WHAT IS EXPECTED:
Quote only the part that opens with the line containing "clear_scene()" and closes with the line containing "obj.parent = empty". Keep both of those lines.

DATA SEGMENT:
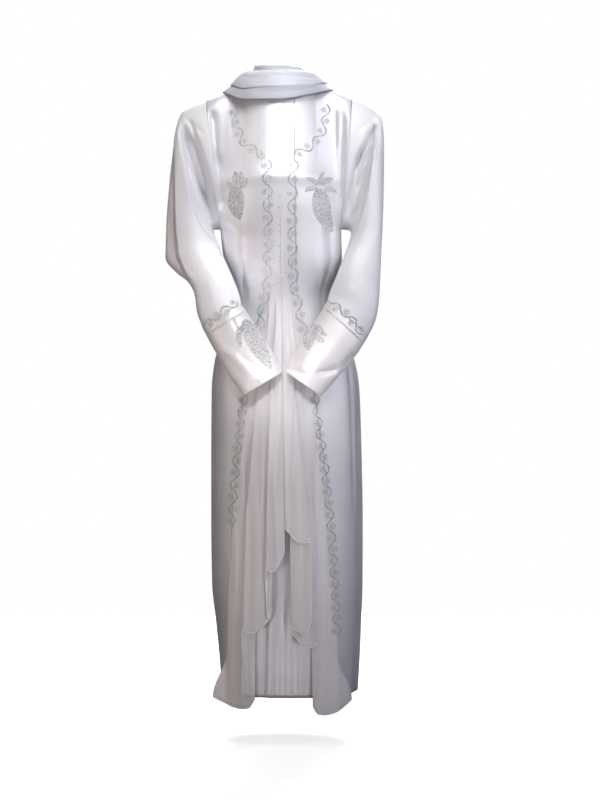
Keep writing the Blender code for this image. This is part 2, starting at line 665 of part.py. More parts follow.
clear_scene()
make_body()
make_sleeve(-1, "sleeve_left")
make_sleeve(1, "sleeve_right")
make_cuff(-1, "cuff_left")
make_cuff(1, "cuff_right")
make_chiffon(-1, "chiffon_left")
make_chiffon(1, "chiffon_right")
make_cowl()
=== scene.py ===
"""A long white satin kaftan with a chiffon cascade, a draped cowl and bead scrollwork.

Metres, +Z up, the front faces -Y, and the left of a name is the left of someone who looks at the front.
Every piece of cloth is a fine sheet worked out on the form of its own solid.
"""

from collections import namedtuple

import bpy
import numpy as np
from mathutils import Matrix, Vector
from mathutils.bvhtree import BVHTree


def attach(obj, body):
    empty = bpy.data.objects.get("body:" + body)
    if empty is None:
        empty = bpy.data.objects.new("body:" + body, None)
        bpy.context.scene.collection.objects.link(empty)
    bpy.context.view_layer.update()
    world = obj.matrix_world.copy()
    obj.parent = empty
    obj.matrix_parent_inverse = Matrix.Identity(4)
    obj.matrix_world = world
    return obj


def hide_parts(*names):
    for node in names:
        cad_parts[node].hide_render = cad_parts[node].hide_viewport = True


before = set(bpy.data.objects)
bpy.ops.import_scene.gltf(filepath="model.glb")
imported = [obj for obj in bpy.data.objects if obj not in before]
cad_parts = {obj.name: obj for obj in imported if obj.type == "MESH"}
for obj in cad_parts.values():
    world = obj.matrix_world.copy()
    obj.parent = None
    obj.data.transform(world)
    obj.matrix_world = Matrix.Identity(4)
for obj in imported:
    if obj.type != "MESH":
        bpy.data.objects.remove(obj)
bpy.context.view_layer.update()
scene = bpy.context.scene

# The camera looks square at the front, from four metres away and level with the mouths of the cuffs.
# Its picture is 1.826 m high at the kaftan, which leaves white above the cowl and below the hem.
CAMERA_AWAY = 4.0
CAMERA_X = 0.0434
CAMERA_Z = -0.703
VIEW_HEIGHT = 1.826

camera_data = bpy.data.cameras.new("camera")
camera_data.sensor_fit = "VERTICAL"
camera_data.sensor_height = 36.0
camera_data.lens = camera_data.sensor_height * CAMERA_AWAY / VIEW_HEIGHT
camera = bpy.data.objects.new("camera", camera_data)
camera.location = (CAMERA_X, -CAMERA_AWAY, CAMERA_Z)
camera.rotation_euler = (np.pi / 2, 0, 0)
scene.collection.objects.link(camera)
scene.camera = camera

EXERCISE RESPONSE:
clear_scene()
make_body()
make_sleeve(-1, "sleeve_left")
make_sleeve(1, "sleeve_right")
make_cuff(-1, "cuff_left")
make_cuff(1, "cuff_right")
make_chiffon(-1, "chiffon_left")
make_chiffon(1, "chiffon_right")
make_cowl()
=== scene.py ===
"""A long white satin kaftan with a chiffon cascade, a draped cowl and bead scrollwork.

Metres, +Z up, the front faces -Y, and the left of a name is the left of someone who looks at the front.
Every piece of cloth is a fine sheet worked out on the form of its own solid.
"""

from collections import namedtuple

import bpy
import numpy as np
from mathutils import Matrix, Vector
from mathutils.bvhtree import BVHTree


def attach(obj, body):
    empty = bpy.data.objects.get("body:" + body)
    if empty is None:
        empty = bpy.data.objects.new("body:" + body, None)
        bpy.context.scene.collection.objects.link(empty)
    bpy.context.view_layer.update()
    world = obj.matrix_world.copy()
    obj.parent = empty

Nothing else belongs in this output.